I think the main problem isn't that they didn't want to make a bigger high-midrange chip, but that average fab costs per mm² keep rising when comparing similar points of process maturity.

Wouldn't be surprised if a ~210mm² (28nm) Pictairn chip actually cost about as much to make right now as a ~340mm² (40nm) Cypress chip cost back in Oct. 2009 - so launch prices of the corresponding cards end up very similar though the chips are of different size.


That being said, a ~300mm² high-midrange chip @ 28nm should actually become way more financially feasible towards the end of this year. I think AMD is in a rather good position in that respect. The direct successor to GK104 will probably end up somewhere between 350-400mm² - so a 250-300mm² Pitcarin successor has more headroom for relative increase in die size.

The question really is: How far are they willing to go within that range - and what are Nvidia's plans? Slightly over ~250mm² Pitcairn successor vs. slightly under ~400mm² GK104 successor won't really change the current performance gap in any significant way. Slightly under ~300mm² Pitcairn successor vs. slightly bigger than 350mm² Gk104 successor would get really interesting, though.


Given the current circumstances, I'd probably just try to extend the average life cycle of my compute chips, though - and make room for bigger gaming chips every 18-24 months. Tahiti is really good at compute tasks and FireGL cards take a lot of time to validate anyway - so why bother with another compute-heavy chip in 2012?

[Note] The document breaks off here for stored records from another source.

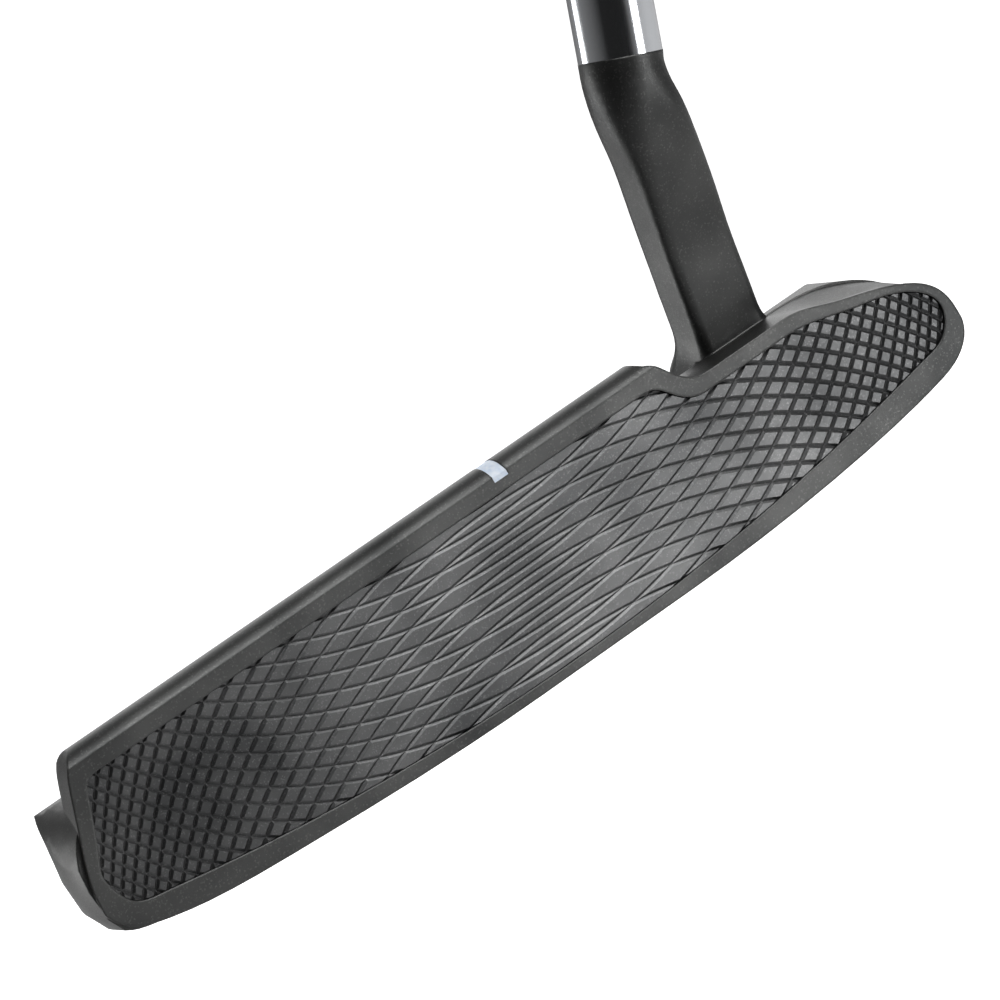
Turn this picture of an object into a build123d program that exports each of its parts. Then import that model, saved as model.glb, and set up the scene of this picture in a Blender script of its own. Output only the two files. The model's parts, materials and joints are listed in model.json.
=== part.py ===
from build123d import *
import os
from math import cos, pi, radians, sin, sqrt, tan

# Right-handed heel-shafted blade putter, standing at address on Z = 0.
# Millimetres. +X runs from toe to heel, +Y from the face to the back, +Z up.
# Heights and depths are drawn from the leading edge, and ORIGIN_BACK moves the
# whole club so that the origin sits on the flat of the sole.

# ---- driving dimensions -------------------------------------------------
LOFT = 3.0                 # the face leans back by this many degrees
LIE = 70.0                 # angle between the shaft and the ground, degrees
CLUB_LENGTH = 864.0        # along the shaft's axis, from the ground to the cap
ORIGIN_BACK = 6.0          # the origin is this far behind the leading edge

FACE_TOP = 22.75           # height of the top line's front edge
CROWN_RISE = 1.2           # the top line is crowned by this much
BLADE_THICK = 5.2          # face to the back of the top line
HEEL_SHELF = 18.95         # height of the rim in front of the neck
TOE_X = -62.2              # furthest point of the toe
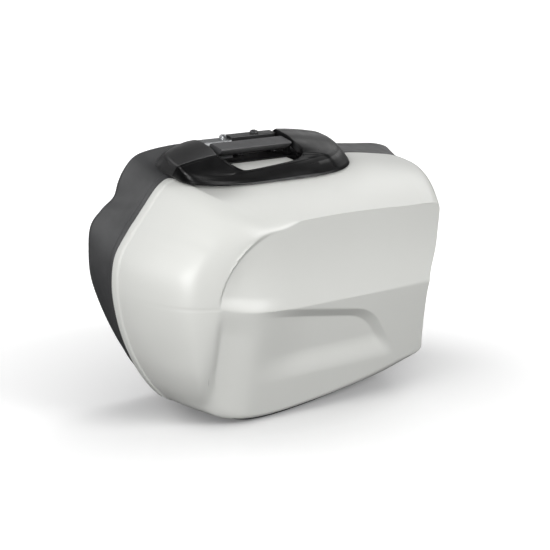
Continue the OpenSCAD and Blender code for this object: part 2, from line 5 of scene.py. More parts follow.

Going down that BIG COMPUTE - MEDIUM GAMING - BIG GAMING - MEDIUM GAMING - BIG COMPUTE (20nm) - MEDIUM GAMING (20nm) road, a ~250mm² Pictairn successor PLUS a 350mm² gaming-optimized high end chip would be a really nice combo of medium and heavy punches. Next Tahiti-like multi-use chip would then be scheduled to precede BIG Maxwell somewhen in late 2013/early 2014. Wishful thinking?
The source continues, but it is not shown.